There were plans in the late 1990s for a move to a new 20,000 seater stadium (named Sports Park 2000) on adjoining waste ground, but these plans were scrapped. On 15 February 2006, the club unveiled plans for the redevelopment of their current ground. The plans would see every stand other than the Rochdale Road End being redeveloped. When completed it would initially be a 16,000 seater stadium, estimated to cost £80 million, and with a working name of the Oldham Arena.

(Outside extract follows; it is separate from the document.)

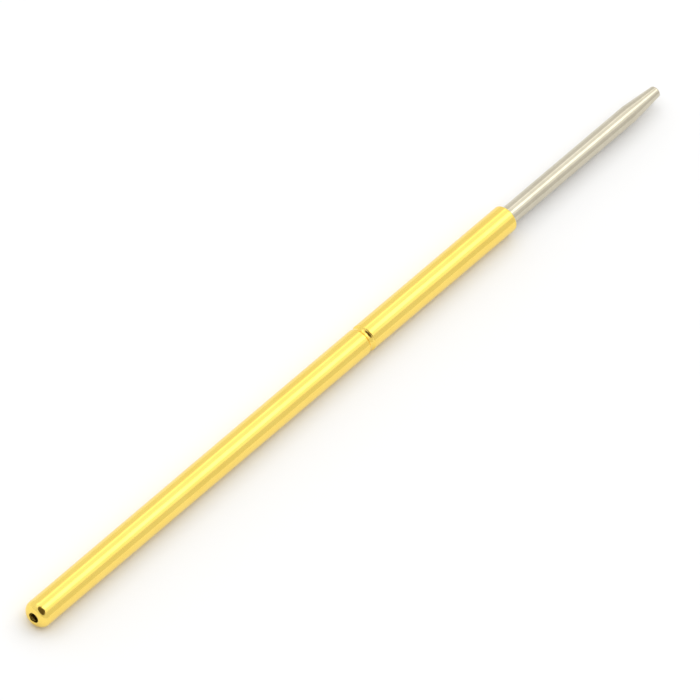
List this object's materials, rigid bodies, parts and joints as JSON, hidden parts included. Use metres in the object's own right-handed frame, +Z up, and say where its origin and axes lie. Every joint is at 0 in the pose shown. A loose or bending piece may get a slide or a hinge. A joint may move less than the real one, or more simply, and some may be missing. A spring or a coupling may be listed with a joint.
{
  "type": "spring-loaded contact pin",
  "caption": "Slim spring-loaded contact pin: a sprung plunger slides in a gilt tube barrel and presses its blunt tip on a test pad or contact.",
  "frame": {"origin": "on the barrel's axis, where its straight outer wall starts just behind the rounded mouth", "axes": "+X along the pin from the contact tip towards the barrel's closed end, +Z up from the surface that the pin lies along"},
  "size_m": [0.0333, 0.001, 0.001],
  "materials": {
    "barrel": "polished gold plating over a drawn brass tube",
    "plunger": "turned steel with bright nickel plating",
    "spring": "plain music wire"
  },
  "bodies": {
    "barrel": {"barrel": "barrel", "spring": "spring"},
    "plunger": {"plunger": "plunger"}
  },
  "joints": [
    {"name": "plunger_slide", "type": "slide", "parent": "barrel", "child": "plunger", "axis": [1, 0, 0], "range_m": [0, 0.00635], "stiffness_N_per_m": 317, "deforming": ["spring"]}
  ]
}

On 14 November 2007, Oldham Athletic received planning permission for the Broadway Stand, whilst Oldham Borough Council rejected the further development of the stadium due to local objections regarding the height and size of a proposed block of flats. On 12 December 2007, after amending the plans, another council meeting gave permission for redevelopment. Facilities would include conferencing and a hotel plus the option of a casino.

Demolition of the Broadway Stand started on 8 May 2008, with the work completed before the start of the new season. The building of the new stand was due to commence in December 2008 and was expected to take 16 months.

On 28 July 2011 the council offered the club £5.7 million to help with their redevelopment fund of Boundary Park, which would involve the redevelopment of the Broadway Stand.

Following the club's relegation to non-league football with the match against Salford City abandoned, Oldham Athletic decided that the now renamed 'Joe Royle Stand' would be closed for the 2022-23 season, on cost and safety grounds.

In March 2023, it was announced that Oldham Council would invest £1 million in a new pitch at Boundary Park making the surface suitable for increased usage including the return of Oldham R.L.F.C. to the stadium from the 2024 season.